### Description of the task
Of the lines listed below, return exactly those that run from the line containing "whole = Part.makeCompound([item.Shape" through the line containing "obj.matrix_world = world", both included.

[Stored entries]
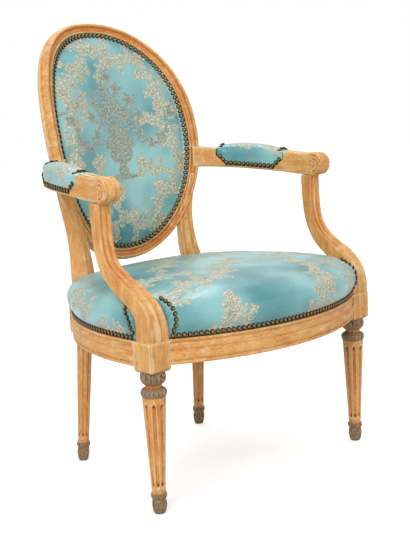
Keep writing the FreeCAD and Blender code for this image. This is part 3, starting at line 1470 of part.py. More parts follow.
def support_nails():
    """The rows up the seat beside each arm support, on the front and on the side of the seat."""
    nails = []
    beside = support_outer - support_width - nail_radius - 0.8
    low = nail_level + nail_pitch
    run = []
    for index in range(21):
        height = low + (float(rail_top) + seat_rise * 0.8 - low) * index / 20
        run.append(front_point(beside, seat_surface_offset(height) + 0.3) + Vector(0, 0, height))
    for number, place in enumerate(along(run)):
        lean = math.radians(blend(place.z, [(low + 40, 0.0), (float(rail_top) + seat_rise * 0.8, 40.0)]))
        outwards = Vector(0.2, -1, 0).normalize() * math.cos(lean) + Vector(0, 0, 1) * math.sin(lean)
        head = nail(place + outwards * 0.7, outwards)
        nails += [head, mirrored(head)]
    run = []
    for index in range(21):
        height = low + (float(rail_top) + seat_rise * 0.66 - low) * index / 20
        y = support_rear_y(height) + nail_radius + 1.2
        run.append(side_point(y, seat_surface_offset(height) + 0.3) + Vector(0, 0, height))
    for place in along(run):
        lean = math.radians(blend(place.z, [(low + 30, 0.0), (float(rail_top) + seat_rise * 0.66, 25.0)]))
        outwards = Vector(1, 0, 0) * math.cos(lean) + Vector(0, 0, 1) * math.sin(lean)
        head = nail(place + outwards * 0.4, outwards)
        nails += [head, mirrored(head)]
    return Part.makeCompound(nails)


solid_feature("support_nails", support_nails())


def oval_nails(out, behind, facing, angles=(0.0, 360.0)):
    """A row of nails round the oval."""
    run = [frame_point(angles[0] + (angles[1] - angles[0]) * index / 240, out, behind) for index in range(241)]
    turns = [angles[0] + (angles[1] - angles[0]) * index / 240 for index in range(241)]
    places = along(run)[:-1]
    nails = []
    for place in places:
        nearest = min(range(241), key=lambda index: (run[index] - place).Length)
        _, _, backwards = frame_axes(turns[nearest])
        nails.append(nail(place, backwards * facing))
    return Part.makeCompound(nails)


solid_feature("back_nails", oval_nails(-nail_radius - 1.0, -1.0, -1))
solid_feature("outer_back_nails", oval_nails(frame_width * 0.25 - nail_radius, frame_depth + layer_gap + cover, 1))


def arm_nails():
    """The row round the right arm's pad: along both sides and over each end."""
    nails = []
    start, end = PAD_START + 0.03, PAD_END - 0.03
    for sign in (-1, 1):
        run = []
        for index in range(61):
            part = start + (end - start) * index / 60
            middle, _, outwards, underside = arm_station(part)
            half = arm_width(part) / 2 - arm_rebate(part) + cover + gap
            level = underside + arm_top(part) - NAIL_SHELF + nail_radius + 1.0
            run.append(middle + outwards * half * sign + Vector(0, 0, level))
        for place in along(run):
            nearest = min(range(61), key=lambda index: (run[index] - place).Length)
            _, _, outwards, _ = arm_station(start + (end - start) * nearest / 60)
            nails.append(nail(place + outwards * sign * 0.7, outwards * sign))
    for part, lean in ((PAD_START + 0.035, -1), (PAD_END - 0.035, 1)):
        middle, forwards, outwards, underside = arm_station(part)
        half = arm_width(part) / 2 - arm_rebate(part) + cover
        base = arm_top(part)
        rise = pad_crown(part) - base
        for across in (-14.5, -4.8, 4.8, 14.5):
            level = underside + base + rise * (1 - 0.6 * (across / half) ** 2) + 1.4
            direction = (Vector(0, 0, 1) + forwards * lean * 0.45 + outwards * across / half * 0.5).normalize()
            nails.append(nail(middle + outwards * across + Vector(0, 0, level), direction))
    return Part.makeCompound(nails)


right_arm_nails = arm_nails()
for side_name, side_sign in SIDES:
    solid_feature(f"{side_name}_arm_nails", on_side(right_arm_nails, side_sign))


# Corner braces with their screws, the draw pegs of the frame and the tacks of the webbing.

BRACE_LOW, BRACE_HIGH = 12.0, 34.0


def brace(corners, block, runs):
    """A corner brace: a sawn block fitted across a corner of the seat frame, with its screws' holes."""
    bottom = float(rail_bottom) + BRACE_LOW
    height = Vector(0, 0, BRACE_HIGH - BRACE_LOW)
    sawn = prism([Vector(x, y, bottom) for x, y in corners], height)
    inside = Part.Face(plan_wire(-float(rail_thickness), bottom)).extrude(height)
    fitted = sawn.common(inside).cut(block)
    return fitted.cut([screw(*run, 0.4) for run in runs])


front_x, front_y = float(block_inner_x), float(leg_y)
rear_x, rear_y = float(post_x - half_post), float(post_y - half_post_depth)
front_brace = brace(
    [
        (front_x - 62, front_y - 60), (330, front_y - 60), (330, front_y + 88), (front_x + 22, front_y + 88),
        (front_x - 62, front_y + 2)],
    corner_box(
        Vector(front_x, front_y - 60, 0), Vector(front_x + 90, front_y + float(half_block), float(upstand_top))),
    brace_screw_runs[:2])
rear_brace = brace(
    [
        (rear_x - 45, rear_y + 70), (rear_x - 45, rear_y + 2), (rear_x + 60, rear_y - 58), (300, rear_y - 58),
        (300, rear_y + 70)],
    corner_box(Vector(rear_x, rear_y, 0), Vector(rear_x + 90, rear_y + 90, float(upstand_top))),
    brace_screw_runs[2:])
for side_name, side_sign in SIDES:
    solid_feature(f"corner_brace_front_{side_name}", on_side(front_brace, side_sign))
    solid_feature(f"corner_brace_rear_{side_name}", on_side(rear_brace, side_sign))
right_screws = [screw(*run) for run in brace_screw_runs]
solid_feature("brace_screws", Part.makeCompound(right_screws + [mirrored(item) for item in right_screws]))
solid_feature("frame_pegs", Part.makeCompound(seat_pegs + [mirrored(item) for item in seat_pegs]))


def webbing_tacks():
    """Two tacks at each end of each seat strap, over the rails."""
    tack = Part.makeCylinder(2.4, 1.2)
    tacks = []
    for strap in doc.getObject("seat_webbing").Shape.Solids:
        box = strap.BoundBox
        lengthways = box.YLength > box.XLength
        for end in (0, 1):
            for shift in (-web_width * 0.28, web_width * 0.28):
                if lengthways:
                    x = (box.XMin + box.XMax) / 2 + shift
                    place = rear_point(x, -11.5) if end else front_point(x, -11.5)
                else:
                    y = (box.YMin + box.YMax) / 2 + shift
                    place = side_point(y, -11.5) if end else mirrored_point(side_point(y, -11.5))
                head = tack.copy()
                head.translate(place + Vector(0, 0, box.ZMax + 0.02))
                if strap.isInside(place + Vector(0, 0, box.ZMax - 0.3), 0.1, True):
                    tacks.append(head)
    return Part.makeCompound(tacks)


def mirrored_point(point):
    """The left-hand twin of a point."""
    return Vector(-point.x, point.y, point.z)


solid_feature("webbing_tacks", webbing_tacks())


doc.recompute()
parts = [item for item in doc.Objects if item.TypeId in ("PartDesign::Body", "Part::Feature")]
failed = [item.Label for item in doc.Objects if "Invalid" in item.State or "Error" in item.State]
for item in parts:
    if item.Shape.isNull() or not item.Shape.isValid() or not item.Shape.Solids:
        failed.append(item.Label)
if failed:
    raise RuntimeError("these failed: " + ", ".join(failed))
os.makedirs("parts", exist_ok=True)
for item in parts:
    item.Shape.exportStep(os.path.join("parts", item.Label + ".step"))
    box = item.Shape.BoundBox
    print(f"{item.Label:26s} solids {len(item.Shape.Solids):4d}  volume {item.Shape.Volume / 1000:9.1f} cm3  "
          f"x {box.XMin:7.1f} {box.XMax:7.1f}  y {box.YMin:7.1f} {box.YMax:7.1f}  z {box.ZMin:6.1f} {box.ZMax:6.1f}")
whole = Part.makeCompound([item.Shape for item in parts]).BoundBox
print(f"whole chair x {whole.XMin:.2f} {whole.XMax:.2f} y {whole.YMin:.2f} {whole.YMax:.2f} z {whole.ZMin:.2f} {whole.ZMax:.2f}")
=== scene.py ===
# %% [markdown]
# An oval-backed armchair, dressed in Blender.
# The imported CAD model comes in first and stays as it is: every visible piece is built round it, in the same place.

# %% Load the frame
import math

import bpy
import numpy as np
from mathutils import Matrix, Vector


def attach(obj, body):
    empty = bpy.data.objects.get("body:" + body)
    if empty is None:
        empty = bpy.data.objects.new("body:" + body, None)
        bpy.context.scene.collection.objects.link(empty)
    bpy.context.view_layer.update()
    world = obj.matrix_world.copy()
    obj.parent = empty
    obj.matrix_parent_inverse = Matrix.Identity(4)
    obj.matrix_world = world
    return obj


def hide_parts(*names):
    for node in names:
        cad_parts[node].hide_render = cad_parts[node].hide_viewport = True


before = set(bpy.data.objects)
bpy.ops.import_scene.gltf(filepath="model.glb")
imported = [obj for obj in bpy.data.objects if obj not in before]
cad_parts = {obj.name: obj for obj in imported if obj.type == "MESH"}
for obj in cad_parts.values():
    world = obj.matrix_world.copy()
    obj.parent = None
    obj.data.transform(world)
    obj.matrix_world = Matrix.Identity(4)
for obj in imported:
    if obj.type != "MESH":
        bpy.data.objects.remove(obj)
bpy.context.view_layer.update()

scene = bpy.context.scene
print("nodes in the frame:", len(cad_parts))

# %% [markdown]
# The camera stands to the left of the chair and a little above the seat, turned 44 degrees, with a long lens.
# The photograph was held slightly askew, so the camera rolls by two and a half degrees.

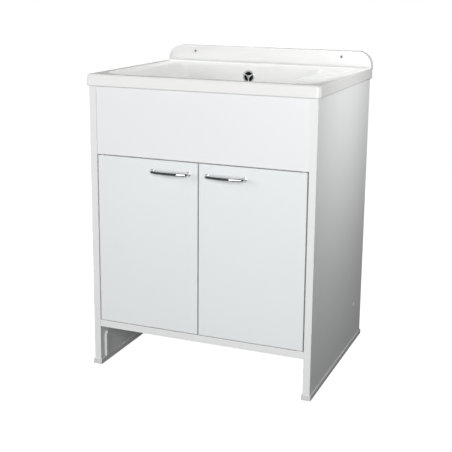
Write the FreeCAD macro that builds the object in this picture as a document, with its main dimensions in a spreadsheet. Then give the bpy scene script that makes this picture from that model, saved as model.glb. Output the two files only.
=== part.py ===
import FreeCAD, Part
import math
import os
import Sketcher

# Utility laundry sink, 60 x 50 cm: a moulded tub on a two-door base unit of boards that is open at the back.
# X runs to the right, Y to the back and Z up. The origin is on the floor, in the middle of the overall box.

doc = FreeCAD.newDocument("laundry_sink")
sheet = doc.addObject("Spreadsheet::Sheet", "dims")

SIZES = [
    # cabinet
    ("cabinet_width", 588), ("cabinet_depth", 485), ("board", 18), ("edge_round", 1),
    ("shelf_top", 122), ("shelf_recess", 1), ("panel_recess", 1.5), ("rail_height", 90),
    ("upper_rail_top", 500),
    ("shoe_height", 13), ("shoe_wall", 2.5), ("shoe_base", 3), ("shoe_gap", 0.2),
    ("stop_thickness", 5), ("stop_depth", 14), ("stop_setback", 22), ("stop_foot", 15), ("stop_length", 66),
    # tub
    ("rim_height", 760), ("tub_depth", 500), ("tub_wall", 4), ("skirt_gap", 2), ("skirt_drop", 29),
    ("skirt_draft", 1.5), ("tub_corner", 9), ("under_corner", 2.5), ("rim_round", 5), ("skirt_round", 3),
    ("bowl_gap", 1), ("deck_width", 23), ("recess_depth", 9), ("mouth_round", 3),
    ("bowl_width", 456), ("bowl_depth", 206), ("bowl_corner", 55), ("bowl_step", 4),
    ("wall_draft", 16), ("back_draft", 4), ("washboard_run", 100), ("floor_round", 24),
    ("splash_rise", 43), ("splash_thickness", 22), ("splash_corner", 38), ("splash_round", 1.2),
    ("cove_round", 5),
    ("wall_hole_spacing", 432), ("wall_hole_rise", 27), ("wall_hole_radius", 3.5),
    ("wall_boss_radius", 7), ("join", 1),
    # overflow
    ("overflow_drop", 37), ("overflow_ring", 17), ("overflow_opening", 14), ("overflow_seat", 1),
    ("grille_thickness", 2), ("spoke_width", 2.4), ("grille_hub", 4.5), ("overflow_screw_radius", 2),
    ("elbow_wall", 2), ("elbow_reach", 24), ("elbow_flange", 2.5), ("elbow_lip", 3), ("socket_depth", 12),
    ("elbow_post_start", 2), ("elbow_post_hole", 12), ("seal_thickness", 2), ("overflow_screw_grip", 10),
    ("overflow_screw_head", 1.4), ("grille_round", 0.8),
    ("overflow_pipe_radius", 9), ("pipe_wall", 1.5), ("pipe_bend", 28),
    # drain
    ("drain_radius", 27), ("strainer_flange", 35), ("strainer_sheet", 1.5), ("strainer_drop", 8),
    ("seat_depth", 3), ("seat_gap", 1.5), ("drain_screw_radius", 3), ("drain_body_drop", 42),
    ("neck_radius", 20), ("neck_length", 20), ("inlet_drop", 30), ("inlet_stub", 14), ("drain_wall", 3),
    ("drain_flange", 4), ("bridge_drop", 18), ("bridge_height", 8), ("bridge_side", 2),
    ("drain_screw_head", 2.5),
    ("outer_strainer_hole", 2.8), ("inner_strainer_hole", 2.4),
    # trap
    ("tail_radius", 16), ("tail_length", 118), ("trap_drop", 82), ("trap_radius", 34), ("trap_height", 86),
    ("cup_height", 36), ("cup_grip", 38), ("cup_wall", 3), ("cup_base_slope", 6), ("cup_fillet", 4),
    ("nut_wall", 5), ("nut_height", 20), ("nut_lip", 3), ("trap_nut_lip", 2), ("nut_chamfer", 1.5),
    ("flute_radius", 3.4), ("flute_start", 3), ("cup_flute_radius", 3), ("cup_flute_start", 5),
    ("flute_offset", 2),
    ("outlet_radius", 20), ("outlet_drop", 36), ("pipe_sheet", 2), ("tail_collar", 3), ("collar_gap", 0.5),
    ("trap_grip", 22), ("trap_shoulder", 18), ("trap_slope", 6), ("trap_wall", 3), ("trap_neck_depth", 8),
    ("outlet_stub", 20), ("outlet_axis_drop", 14), ("outlet_grip", 12), ("outlet_thread_wall", 4),
    ("outlet_bead", 1.5), ("outlet_bead_reach", 8), ("outlet_end_gap", 2),
    # doors
    ("door_top", 559), ("door_gap", 3), ("door_end_gap", 2), ("pivot_inset", 10), ("pivot_setback", 7),
    ("pin_radius", 2.5), ("pin_collar", 0.8), ("pin_collar_width", 2), ("pin_reach", 8), ("pin_point", 1),
    ("pin_in_door", 12), ("hole_room", 0.5), ("bush_radius", 4), ("bush_length", 9), ("bush_flange", 5.2),
    ("bush_flange_thickness", 0.9), ("running_gap", 0.05),
    # handles
    ("handle_span", 96), ("handle_reach", 27), ("handle_bar", 4), ("handle_bend", 9), ("handle_post", 8),
    ("handle_foot", 5), ("handle_screw_grip", 8),
    ("handle_drop", 28), ("handle_edge", 23), ("handle_screw_radius", 2), ("screw_head", 4),
    ("screw_head_height", 2.4),
    # catches and board fixings
    ("catch_width", 46), ("catch_depth", 13), ("catch_height", 30), ("catch_lap", 13), ("catch_edge", 50),
    ("catch_screw_inset", 8), ("catch_screw_drop", 7), ("catch_mouth", 2), ("catch_web", 3),
    ("strike_thickness", 1.2), ("strike_height", 22), ("strike_inset", 7), ("strike_drop", 2),
    ("strike_screw_rise", 5), ("strike_corner", 3), ("catch_screw_radius", 1.6), ("catch_screw_length", 11),
    ("catch_screw_head", 1.6), ("catch_screw_point", 2), ("catch_screw_hole", 12),
    ("dowel_radius", 4), ("dowel_length", 32), ("shelf_dowel_near", 60), ("shelf_dowel_far", 250),
    ("panel_dowel_low", 40), ("panel_dowel_high", 60), ("rail_dowel_inset", 24),
    ("dowel_in_side", 11), ("fit_gap", 0.1), ("shelf_screw_radius", 2.5), ("shelf_screw_length", 50),
    ("shelf_screw_setback", 404), ("cap_radius", 5.5), ("cap_thickness", 1.2),
]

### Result
whole = Part.makeCompound([item.Shape for item in parts]).BoundBox
print(f"whole chair x {whole.XMin:.2f} {whole.XMax:.2f} y {whole.YMin:.2f} {whole.YMax:.2f} z {whole.ZMin:.2f} {whole.ZMax:.2f}")
=== scene.py ===
# %% [markdown]
# An oval-backed armchair, dressed in Blender.
# The imported CAD model comes in first and stays as it is: every visible piece is built round it, in the same place.

# %% Load the frame
import math

import bpy
import numpy as np
from mathutils import Matrix, Vector


def attach(obj, body):
    empty = bpy.data.objects.get("body:" + body)
    if empty is None:
        empty = bpy.data.objects.new("body:" + body, None)
        bpy.context.scene.collection.objects.link(empty)
    bpy.context.view_layer.update()
    world = obj.matrix_world.copy()
    obj.parent = empty
    obj.matrix_parent_inverse = Matrix.Identity(4)
    obj.matrix_world = world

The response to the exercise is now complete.